Monday, May 3, 2010

Coffee Corner Article 2

2009 Through the Eyes of a newbie - Part B: A Family business this.
{Read previous article at -

There are so many things to consider. When I was six years old you got on a bike and just rode, but now that I was getting into this sport you realise there is so much more to it – duel suspension vs hardtail, tubes vs tubeless, pedalling efficiency, etc. I had a lot to learn.

In terms of developing, as far as I could make out, there are two aspects to it – skill and fitness, and as I could not fork out the monies for a skills clinic I’d focus on the fitness and pick up as much as I can along the way. The best way to tackle any new aspect in life is to set a target, and then plot how to get there. So the target was simple – Do 75km Sabie Classic in February 2010 under 5 hours. How would I get there? Do the MTN half marathon series and any other race I can between the training and I would use the MTN Blockhouse , a non-technical race in Walkerville in August as an interim target - 45km in under 2 hours 30mins.  Seemed like a stretch.

Target: Check!

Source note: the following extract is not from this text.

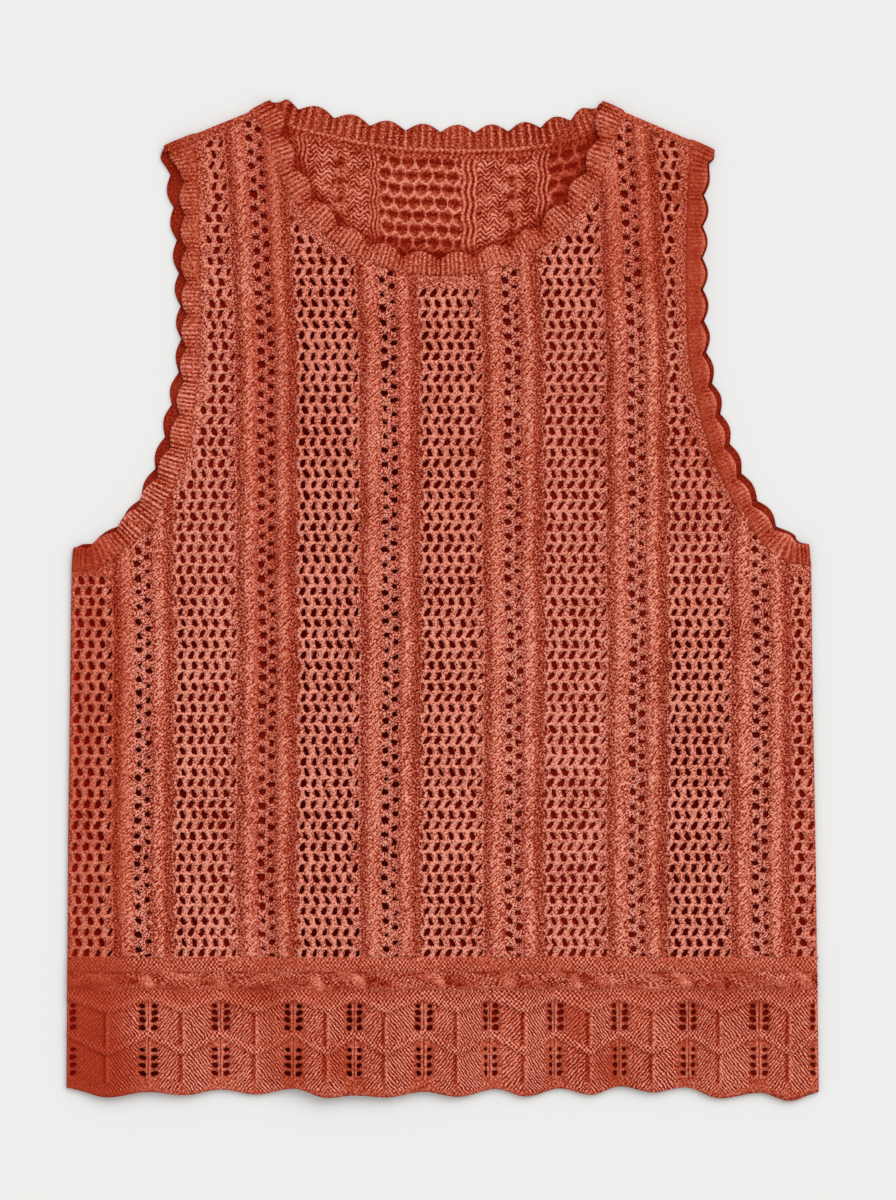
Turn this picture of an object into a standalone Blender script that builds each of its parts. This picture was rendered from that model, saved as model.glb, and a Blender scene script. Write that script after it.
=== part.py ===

Process: Check! So here we go.

Every race was a new experience, some good, some bad, some great. At Nigel I did my first 60km, but on one of the downhills a lack of concentration resulted in me somersaulting foetal position down the mountain grabbing mouthfuls of dirt and sand, as my bike spontaneously disassembled while following me down. I was shaken and stirred as I pedalled on my rebuilt bike to the finish. It was a tough day on the bike, but I learnt a lot. I also rode Argus on my iron steed – probably not the best idea, but resulted in me being the only one not blown away but the horrific wind on the day.

“…somersaulting foetal position down the mountain…”

The races came and went and the training hours every week started climbing, 4 hours, 5 hours, 7 hours. Every week I could feel my legs getting stronger and my heart rate slowing down. The hills started looking smaller, the scary downhills started looking like fun and in August came my first opportunity to test myself – MTN Blockhouse.

Four days before the race though, something diverted my attention completely – my baby girl was born. Megan was finally here and all of the training and competitiveness fell far to the back of my mind as I looked into those beautiful blue eyes. The Friday before the race my ladies were doing so well they were discharged from the hospital and we took our newest family member home. Being first night at home, there was not much sleep to be had, but we felt so blessed to have our beautiful bundle of joy it didn’t matter. Somewhere between 3am and 4am, just before I drifted off, the idea of the race popped back into my head, I had trained so hard for eight months, but as I glanced over the room at my exhausted wife breast feeding our angel, I realised she wouldn’t understand, she wouldn’t comprehend how much this race would mean to me, but I respected that and fell asleep. An hour later she woke me up with a whisper in my ear. I jumped at the thought of something being wrong, but nothing was. Her tired, fatigued eyes looked straight into mine, and without I hint of uncertainty she said – “Honey, you better hurry up, you’re going to be late for your race”. I never said a thing, but she knew.

The calm quickly turned into utter chaos as I ate, packed and jumped into the car for the two hour journey to the start. Race entered, kit on, and in the starting chute, I waited for the signal to set us off at 8:30am, but 8:30am came and went. 9am came and went, and at 9:20am just before the gun went off I couldn’t hear a word around me as my stomach growled…oh no, I had eaten hours ago and I was starving! If I got this wrong all my effort and my wife’s incredible understanding, it all would be for nothing! The gun went off and we pedalled through a 5km section comprising of pure dust, it clogged everywhere to the point that I felt like I was air-tight. I rode a hard start but knew that on this empty stomach it wouldn’t last, but 10km into the race we already reached out first watertable. Now, I’ve learnt not to stop at these by carrying enough fluid with me as it saves quite a bit of time, but this time I stopped…and I ate like it was my last supper. I shoved five potatoes down my throat, forced a banana down as well, with another banana in the back of my shirt and off I went. Not five kilometres later it felt like the turbo kicked in, and man did I feel strong. I nearly sprinted the rest of the race to finish the 45km in 1 hour and 53 minutes, much better than I would have ever expected.

“If I got this wrong…it all would be for nothing!”

That day learnt the most valuable lesson, one I still carry with me today. Was it to eat well before a race…no not really. Perhaps to carry enough provisions with me…nope not that. That sand takes three days to move through your digestive system…perhaps. But that day I learnt – you can not do anything worth doing in life on your own, you need the love and support of friends, fellow riders and family. And that I had.